Here is another look at the Tractor Emporium. This view shows my portable sky board as background, blocking sight of the coal tipple; it seems to make a cleaner scene.

   Here is a sampling of other makes of tractors, a steam traction engine, and a crawler type John Deere painted yellow for the highway department. I really like the sign elevating an old style John Deere tractor to new heights atop of the modern sign. It was included in the assortment of plastic John Deeres of several vintages intended as Christmas tree ornaments. The assortment included a steel wheeled GP (like atop the sign), a model B, a Model 50, and a 4 wheel drive large size model with air conditioned cab that I can’t identify, and a plastic watch fob that I filed the nub off the back, and glued two of them back to back to make this modern sign.

Too many tractors at Edgeport Tractor Emporium

   We modelers sometimes tend to get too much of a good thing. I have always liked colorful loads for flat cars such as farm tractors, this is an example:

A full view of the Tractor Emporium with the coal tipple in the background.

   My grandson and I turned the building around 90 degrees to better see the other side during a photo session.

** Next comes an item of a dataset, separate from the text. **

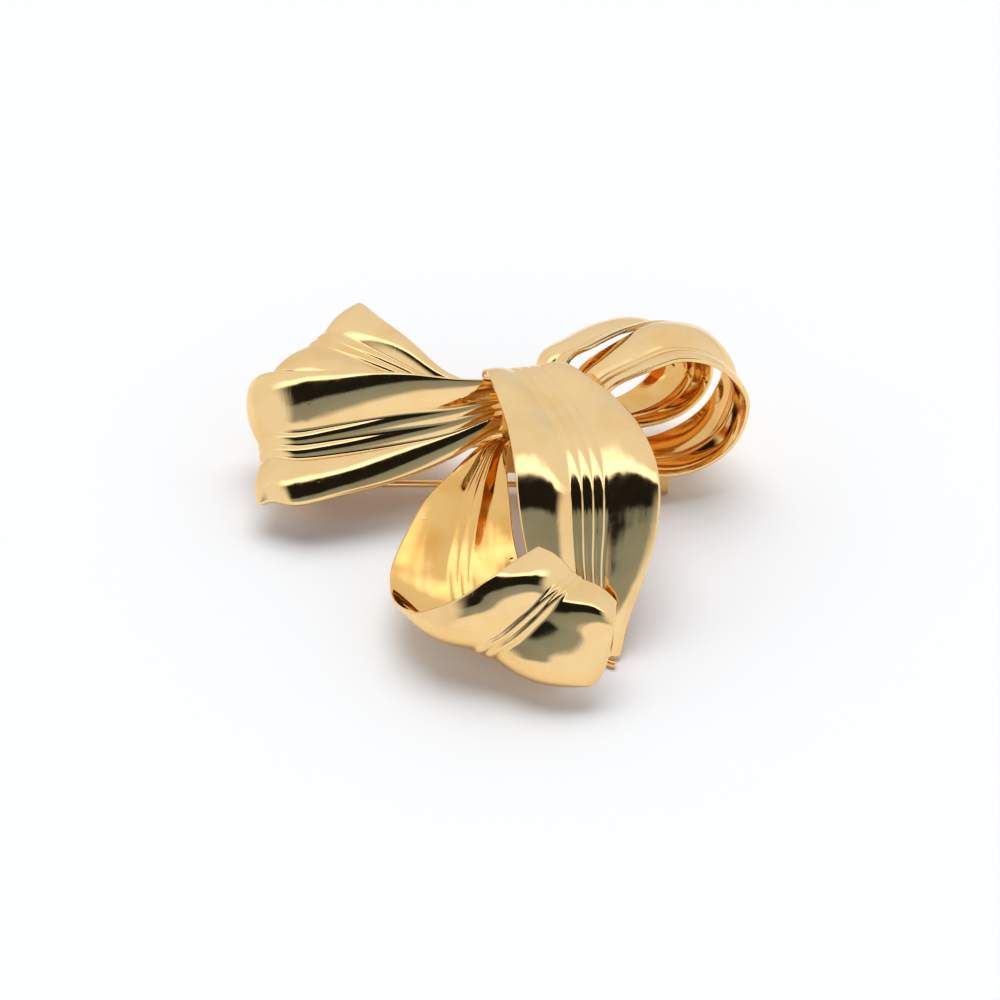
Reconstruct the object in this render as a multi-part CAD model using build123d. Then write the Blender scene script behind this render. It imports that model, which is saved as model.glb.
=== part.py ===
from build123d import *
from collections import namedtuple
from math import cos, pi, radians, sin
import os

# A gold-plated bow brooch, lying on its back with the tails towards the front.
# +X is to the wearer's left, +Y runs from the tails to the back, +Z is up.
# The origin lies on the surface under the middle of the whole brooch. Lengths are millimetres.

# Driving sizes of the bow
sheet = 0.6                # thickness of the metal ribbon
bow_height = 20.0          # from the surface to the top of the knot
left_reach = 34.0          # from the knot to the far end of the left loops
left_width = 21.0          # widest part of the left front loop
left_fold = 1.0            # depth of the folds pressed along the left loops
right_reach = 27.0
right_width = 10.0
right_fold = 0.5
tail_reach = 34.0          # from the knot to the foot of the centre ribbon
tail_width = 18.0
tail_fold = 1.0
curl_width = 22.0
curl_fold = 1.0
lobe = 2.1                 # rise of a fold that takes the whole width, in depths of the folds
rib = 0.24                 # rise of a rib, in depths of the folds
solder_gap = 0.1           # joint left between a ribbon's root and the knot's core
row_steps = 3              # sections lofted for each row of the tables below

# The core that the roots are soldered to, and where the ribbons leave it
core_left = 0.3
core_front = -2.0
core_back = 3.4
core_width = 18.4
left_seat = 3.0            # X of the middle of the left loops' roots
right_seat = 3.0

# The pin across the back, and the two mounts that hold it
wire = 0.9                 # diameter of the pin
pin_height = 1.3           # from the surface to the pin's middle
pin_place = 0.9            # Y of the pin's middle
hinge_reach = 23.0         # from the middle of the bow to the hinge, as X towards the left
hook_reach = 21.0          # the same to the hook, towards the right
pin_past = 1.3             # the pin's tip past the middle of the hook
point_length = 2.4
point_width = 0.16
eye_length = 1.0
eye_wall = 0.55
rivet_radius = 0.5
hinge_room = 0.05          # between the rivet and the pin's eye
side_room = 0.1            # between the eye and the cheek below or above it
back_room = 0.25           # between the eye and the fork's back wall
fork_wall = 1.0
fork_side = 1.3            # half of the fork's width
hook_room = 0.15           # between the pin and the inside of the hook
hook_width = 1.6

# The wire soldered under the tail's foot
stay_length = 10.0
stay_turn = 27.0           # how far the stay turns to the back, in degrees

Row = namedtuple("Row", "out side up turn lean wide puff floor first last")
Ribbon = namedtuple("Ribbon", "rows seat heading reach width fold ribs")

# One row for each section of a ribbon, from its root to its other end.
# out and side are the middle of the section, as shares of the ribbon's reach and width.
# up is its height as a share of the bow's height. turn and lean are the direction of the
# line across the ribbon, in degrees. wide is its width as a share of the ribbon's. puff is
# how far its folds rise and floor is how high the ribs lie over the two edges, both in
# depths of the folds. first and last are the shares of the width that the two large folds
# take; the ribs fill what is between.
left_front_rows = [
    Row(0.00, 0.04, 0.67, 90, 47, 0.20, 0.30, -0.30, 0.34, 0.38),
    Row(0.09, 0.039, 0.679, 90, 60, 0.31, 0.40, -0.40, 0.32, 0.38),
    Row(0.26, -0.041, 0.648, 89, 56, 0.48, 0.60, -0.60, 0.32, 0.38),
    Row(0.46, -0.052, 0.597, 90, 45, 0.66, 0.85, -0.85, 0.34, 0.38),
    Row(0.669, -0.071, 0.564, 91, 34, 0.80, 1.10, -1.10, 0.35, 0.41),
    Row(0.838, -0.074, 0.528, 92, 30, 0.89, 1.10, -1.10, 0.36, 0.44),
    Row(0.966, 0.007, 0.467, 97, 27, 0.88, 1.00, -0.90, 0.36, 0.45),
    Row(1.017, 0.03, 0.369, 98, 19, 0.86, 0.90, -0.80, 0.36, 0.45),
    Row(0.977, 0.05, 0.28, 97, 12, 0.74, 0.70, -0.50, 0.36, 0.45),
    Row(0.83, 0.07, 0.23, 92, 9, 0.61, 0.22, -0.22, 0.34, 0.45),
    Row(0.68, 0.09, 0.23, 91, 10, 0.49, 0.15, -0.15, 0.34, 0.42),
    Row(0.46, 0.11, 0.26, 90, 12, 0.31, 0.10, -0.10, 0.34, 0.38),
    Row(0.26, 0.12, 0.35, 90, 13, 0.19, 0.10, -0.10, 0.34, 0.38),
    Row(0.00, 0.06, 0.48, 90, 11, 0.16, 0.10, -0.10, 0.34, 0.38),
]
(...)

This view shows the Love Coal Tipple (my renamed Walthers ‘Norfolk Coal’ paper flat) in the background and there is the tall home-made John Deere Sign that I am proud of, but the foreground is just too cluttered.  It includes too wide a time frame of history to be believable. Bulldozers and tractors on steel wheels with a truck load of rubber tires in the same scene is rather hard to believe. 

  The green Ford stake bed truck is probably a 1954 model, the John Deere GP tractors on the red flat car, was built in the 1930s and not much later. Maybe this mixing of eras is called modelers license, I am not sure, but I was having fun dressing my layout.